HOSA, hospitals combine on Pinwheel Project
In the same way the pink ribbon represents breast cancer awareness, Prevent Child Abuse America has adopted the pinwheel as a national symbol for their campaign to prevent child abuse. The Idaho Children’s Trust Fund, which is the Idaho affiliate of PCAA asked groups around the state to plan a special project involving pinwheels and publicity to let parents and others know there are resources in each community to support those who are raising or caring for children.  
St Mary’s and Clearwater Valley Hospitals and the Kamiah Medical Clinic joined forces with the Health Occupations Student Associations at Prairie and Orofino High Schools to plant a pinwheel garden at the entrance to their medical facilities.  Because April is National Child Abuse Prevention Month, HOSA and the medical facilities planted their pinwheel gardens on April 1.  The pinwheels and a sign describing the project will remain during the month.

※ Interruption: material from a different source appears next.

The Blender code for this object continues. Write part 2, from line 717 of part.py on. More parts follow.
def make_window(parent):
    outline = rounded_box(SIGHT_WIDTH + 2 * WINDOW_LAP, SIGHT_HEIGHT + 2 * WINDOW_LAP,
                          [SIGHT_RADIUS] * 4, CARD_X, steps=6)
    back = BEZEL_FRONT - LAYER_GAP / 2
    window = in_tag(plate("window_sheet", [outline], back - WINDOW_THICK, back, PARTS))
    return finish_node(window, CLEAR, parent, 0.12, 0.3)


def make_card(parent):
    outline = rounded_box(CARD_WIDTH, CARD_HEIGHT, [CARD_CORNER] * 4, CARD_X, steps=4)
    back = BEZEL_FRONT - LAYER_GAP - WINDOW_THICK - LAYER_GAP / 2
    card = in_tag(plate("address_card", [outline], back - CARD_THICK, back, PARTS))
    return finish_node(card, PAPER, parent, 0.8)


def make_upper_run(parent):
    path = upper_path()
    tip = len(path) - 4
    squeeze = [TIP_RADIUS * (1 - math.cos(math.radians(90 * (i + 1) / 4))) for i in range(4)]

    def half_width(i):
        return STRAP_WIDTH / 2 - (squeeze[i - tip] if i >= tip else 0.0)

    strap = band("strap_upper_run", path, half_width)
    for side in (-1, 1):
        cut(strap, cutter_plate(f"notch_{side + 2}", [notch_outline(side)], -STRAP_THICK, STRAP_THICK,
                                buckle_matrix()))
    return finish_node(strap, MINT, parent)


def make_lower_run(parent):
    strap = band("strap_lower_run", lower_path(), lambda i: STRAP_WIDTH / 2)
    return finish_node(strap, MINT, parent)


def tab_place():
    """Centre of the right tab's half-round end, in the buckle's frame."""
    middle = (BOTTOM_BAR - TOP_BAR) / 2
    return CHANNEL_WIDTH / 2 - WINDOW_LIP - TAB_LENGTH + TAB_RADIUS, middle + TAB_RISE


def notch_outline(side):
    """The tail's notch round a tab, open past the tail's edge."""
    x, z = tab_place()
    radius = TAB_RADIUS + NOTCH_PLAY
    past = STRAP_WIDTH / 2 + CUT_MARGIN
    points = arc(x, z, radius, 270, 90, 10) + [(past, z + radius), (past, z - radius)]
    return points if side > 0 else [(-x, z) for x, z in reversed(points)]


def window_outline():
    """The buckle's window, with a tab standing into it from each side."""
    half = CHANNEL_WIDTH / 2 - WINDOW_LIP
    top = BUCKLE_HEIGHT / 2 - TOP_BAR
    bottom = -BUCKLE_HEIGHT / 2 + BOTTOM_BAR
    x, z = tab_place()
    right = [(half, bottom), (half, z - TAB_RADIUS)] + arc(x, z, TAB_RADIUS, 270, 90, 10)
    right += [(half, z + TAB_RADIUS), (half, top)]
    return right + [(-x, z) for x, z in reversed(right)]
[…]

“One of the biggest steps we can take to prevent child abuse is to raise awareness within communities, large and small.  Small actions like sitting with a crying baby can make a big difference in a new parent’s life.  Get to know the children on your block.  Parents, grandparents, neighbors, elected officials, law enforcement personnel and everyone within our towns and cities should also know what resources are available for parents and child care givers,” said Roger Sherman, Director, Idaho Children’s Trust Fund.  “Any where there is a child at risk each of us needs to step forward and help ease the situation.”
Sherman suggests calling the Idaho Careline, 2-1-1, for information about local resources for children and families at risk.

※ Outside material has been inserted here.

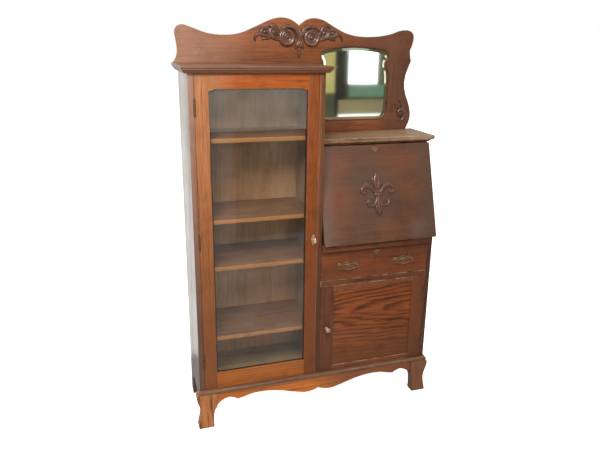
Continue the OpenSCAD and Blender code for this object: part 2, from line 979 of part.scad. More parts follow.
module drawer_front() {
  color(wood_orange)
    difference() {
      box([front_left, yf, drawer_z], [front_right, yf + drawer_t, drawer_top]);
      // groove for the bottom and rebates for the sides
      box([drawer_side_l + side_board_t, yf + 12, drawer_z + 10],
        [drawer_side_r - side_board_t, yf + drawer_t + 1, drawer_z + 16]);
      for (x = [drawer_side_l, drawer_side_r - side_board_t])
        box([x, yf + 12, drawer_z - 1], [x + side_board_t, yf + drawer_t + 1, drawer_top + 1]);
    }
}

module drawer_sides() {
  color(wood_pale)
    for (x = [drawer_side_l, drawer_side_r - side_board_t])
      box([x, yf + 12, drawer_z - 1], [x + side_board_t, drawer_end_y, drawer_top - 6]);
}

module drawer_back() {
  color(wood_pale)
    box([drawer_side_l + side_board_t, drawer_end_y - 12, drawer_z + 16],
      [drawer_side_r - side_board_t, drawer_end_y, drawer_top - 8]);
}

module drawer_bottom() {
  color(wood_pale)
    box([drawer_side_l + side_board_t, yf + 12, drawer_z + 10],
      [drawer_side_r - side_board_t, drawer_end_y, drawer_z + 16]);
}

pull_half = 38;
post_r = 4;
post_out = 16;
bail_y = yf - 1.6 - post_out + 4;
bail_r = 2.5;
bail_end_r = 1.9;
bail_knuckle_r = 3.1;
bail_bar_r = 2.2;

module drawer_pull_plates() {
  color(brass)
    for (s = [-1, 1])
      translate([front_mid + s * pull_dx, 0, pull_z]) {
        board_xz(yf - 1.6, yf)
          polygon([[-54, 2], [-36, 12], [-16, 10], [0, 16], [16, 10], [36, 12], [54, 2],
            [36, -8], [16, -9], [0, -17], [-16, -9], [-36, -8]]);
        for (t = [-1, 1])
          difference() {
            translate([t * pull_half, yf - 1.6, 2])
              rotate([90, 0, 0])
                cylinder(h = post_out, r = post_r);
            translate([t * pull_half, bail_y, 2])
              rotate([0, 90, 0])
                cylinder(h = 12, r = bail_end_r + pin_clear, center = true);
          }
      }
}

// A bail: two pins in the posts, two short arms with knuckles, and a shallow V with a barrel at its middle
module bail_at(x) {
  drop = 12;
  v_drop = 9;
  half = pull_half + 8;
  slope = atan(v_drop / half);
  color(brass)
    translate([x, bail_y, pull_z + 2]) {
      for (t = [-1, 1]) {
        translate([t > 0 ? pull_half - 5 : -half, 0, 0])
          rotate([0, 90, 0])
            cylinder(h = 13, r = bail_end_r);
        translate([t * half, 0, -drop])
          cylinder(h = drop + 3, r = bail_r);
        translate([t * half, 0, -drop])
          rotate([90, 0, 0])
            cylinder(h = 6, r = bail_knuckle_r, center = true);
        translate([t * half, 0, -drop])
          rotate([0, -t * (90 + slope), 0])
            cylinder(h = half / cos(slope), r = bail_bar_r);
      }
      translate([0, 0, -drop - v_drop])
        rotate([0, 90, 0])
          cylinder(h = 9, r = 3.8, center = true);
    }
}

module bail_left() {
  bail_at(front_mid - pull_dx);
}

module bail_right() {
  bail_at(front_mid + pull_dx);
}

module drawer_escutcheon() {
  color(brass)
    board_xz(yf - 1.5, yf)
      difference() {
        polygon(shift(concat(
          smooth([[-21, 9], [-10, 8], [0, 12], [10, 8], [21, 9]], 3),
          smooth([[21, 9], [14, -2], [5, -7], [0, -15], [-5, -7], [-14, -2], [-21, 9]], 3)),
          front_mid, drawer_top - 22));
        translate([front_mid, drawer_top - 22])
          circle(r = 2.4);
      }
}

// ---- cupboard door ----

cup_inner_l = cup_left + cup_stile_w;
cup_inner_r = cup_right - cup_stile_w;
cup_panel_z0 = door_bottom + cup_bottom_rail_w;
cup_panel_z1 = cupboard_top_z - cup_top_rail_w;
tongue = 8;

module cup_panel_room() {
  box([cup_inner_l - tongue, yf + 4, cup_panel_z0 - tongue],
    [cup_inner_r + tongue, yf + 12, cup_panel_z1 + tongue]);
}

module cupboard_stiles() {
  color(wood)
    for (x = [cup_left, cup_inner_r])
      difference() {
        box([x, yf, door_bottom], [x + cup_stile_w, yf + door_t, cupboard_top_z]);
        cup_panel_room();
        at_cup_hinges()
          hinge_room(small_hinge_len);
        translate([knob_x, yf - 1, knob_z])
          rotate([-90, 0, 0])
            cylinder(h = door_t + 2, r = knob_stem_r);
      }
}

module cupboard_rails() {
  color(wood)
    difference() {
      union() {
        box([cup_inner_l, yf, door_bottom], [cup_inner_r, yf + door_t, cup_panel_z0]);
        box([cup_inner_l, yf, cup_panel_z1], [cup_inner_r, yf + door_t, cupboard_top_z]);
      }
      cup_panel_room();
    }
}

module cupboard_panel() {
  color(wood_orange)
    box([cup_inner_l - tongue, yf + 4, cup_panel_z0 - tongue],
      [cup_inner_r + tongue, yf + 12, cup_panel_z1 + tongue]);
}

// A turned knob on a stem that passes through the stile
module cupboard_knob() {
  color(brass)
    translate([knob_x, yf + door_t, knob_z])
      rotate([90, 0, 0])
        rotate_extrude()
          polygon(concat([[0, 0], [knob_stem_r, 0], [knob_stem_r, door_t], [9, door_t]],
            smooth([[9, door_t], [7, door_t + 4], [5, door_t + 9], [9, door_t + 15], [12, door_t + 20],
              [9, door_t + 25], [0, door_t + 27]], 4)));
}

left_side_panel();
partition();
right_side_panel();
cornice_lower_board();
cornice_top_board();
bookcase_top();
bookcase_bottom();
bookcase_back();
shelves();
shelf_pins();
desk_back();
desk_top();
desk_top_moulding();
writing_bed();
drawer_rail();
drawer_runners();
cupboard_bottom();
pigeonholes();
base_ledge();
apron();
front_feet();
crest_top_rail();
crest_stiles();
crest_bottom_rail();
crest_carvings();
mirror_glass();
mirror_bead();
mirror_back_board();
hinge_leaves_fixed();
hinge_pins();
door_stile_left();
door_stile_right();
door_rail_top();
door_rail_bottom();
door_glass();
door_glass_beads();
door_hinge_leaves();
door_escutcheon();
door_lock_case();
door_lock_bolt();
door_key();
fall_board();
fall_carving();
fall_escutcheon();
fall_hinge_leaves();
stay_cranks();
stay_struts();
drawer_front();
drawer_sides();
drawer_back();
drawer_bottom();
drawer_pull_plates();
drawer_escutcheon();
bail_left();
bail_right();
cupboard_stiles();
cupboard_rails();
cupboard_panel();
cupboard_knob();
cupboard_hinge_leaves();
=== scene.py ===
"""Looks of a side-by-side oak secretary desk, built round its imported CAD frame."""

import json
import math

import bmesh
import bpy
import numpy as np
from mathutils import Matrix, Vector


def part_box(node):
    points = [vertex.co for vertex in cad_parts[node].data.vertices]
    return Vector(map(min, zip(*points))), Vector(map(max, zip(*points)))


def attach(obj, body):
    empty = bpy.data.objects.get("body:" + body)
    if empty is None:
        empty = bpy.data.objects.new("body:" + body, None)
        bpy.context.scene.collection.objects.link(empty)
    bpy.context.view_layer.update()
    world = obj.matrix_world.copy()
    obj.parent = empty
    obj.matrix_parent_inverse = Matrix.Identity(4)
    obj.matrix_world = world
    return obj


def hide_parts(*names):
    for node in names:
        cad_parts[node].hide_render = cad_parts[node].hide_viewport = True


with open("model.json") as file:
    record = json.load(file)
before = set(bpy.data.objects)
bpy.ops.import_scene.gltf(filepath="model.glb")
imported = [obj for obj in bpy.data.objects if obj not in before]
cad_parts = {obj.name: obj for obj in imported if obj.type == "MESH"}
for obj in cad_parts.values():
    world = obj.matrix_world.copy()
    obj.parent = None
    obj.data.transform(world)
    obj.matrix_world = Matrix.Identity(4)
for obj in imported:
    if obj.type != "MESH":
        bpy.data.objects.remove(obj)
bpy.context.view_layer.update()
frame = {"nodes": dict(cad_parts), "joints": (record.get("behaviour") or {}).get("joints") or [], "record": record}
NODES = frame["nodes"]
BODY_OF = {n: b for b, ns in frame["record"]["behaviour"]["bodies"].items() for n in ns}
MM = 0.001


# ---------------------------------------------------------------- materials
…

The OB Departments of CVHC and SMHC recently adopted the Period of Purple Crying curriculum in their childbirth education classes. It is a new way to understand a baby’s crying.  According to research, most shaken baby events occur due to caregiver frustration with unexplained infant crying.  The program is designed to educate parents, caregivers and society at large about the normal, early infant developmental stage called purple crying and how to handle it.

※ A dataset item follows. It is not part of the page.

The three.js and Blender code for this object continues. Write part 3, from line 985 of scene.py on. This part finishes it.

According to Dr. Ronald Barr, a professor of community child health research and a developmental pediatrician at the University of British Columbia, there is a period of normal infant crying beginning at about two weeks of age, peaking between 2-3 months and decreasing around 3-5 months.  He said this crying is unexpected, resists soothing, is long lasting and occurs more in the evening.  He uses the word, period, to let caregivers know that this experience of increased, frustrating crying is temporary and eventually comes to an end.
“Our OB departments are giving new parents a ten minute Period of Purple Crying DVD and an 11 page booklet that is theirs to keep to show their families and their infant’s caregivers. When we give them the DVD we explain that healthy babies can cry a lot in the first 5 months of life. The DVD is a new way to understand this crying. It explains what is normal, what you can expect when your baby cries, and how to keep your baby safe,” said Barb Michels, SMH OB Coordinator.  “I also gave area schools a copy for their health and similar classes to inform student caregivers and future parents about this phase of an infant’s life.”
More information on the program is available through www.PURPLEcrying.info .Another source for information on shaken baby syndrome and its prevention is www.stopsbs.net. For those without internet access both hospitals have information on the period of Purple crying, shaken baby syndrome and tips on how to bond with your baby designed for grandparents, fathers and caregivers.
“Any parent or caregiver who is becoming increasingly frustrated with the child’s behavior should reach out.  There are people or agencies to call who are in a position to help.  Our hospitals are also one resource and are staffed 24/7.  Just ask for someone in the OB department.  No one should feel alone and unsupported,” said Cheri Carter, RN, CVHC Childbirth Educator and OHS HOSA advisor.

The PHS Health Occupations Student Association joined with staff from St. Mary’s Hospital to plant a pinwheel garden to raise awareness during April, Child Abuse Prevention Month. Pictured (-r) are Dani Cochran, Ashley Shumway, Jennifer Cochran, Demetria Reiner, Kayla Johnson, Brock Heath, Seth Guyer, Conner Rieman, Brenda Kaschmitter, Arlene Baerlocher, Peggy Goeckner, Nita Chandler and Donna Tanner.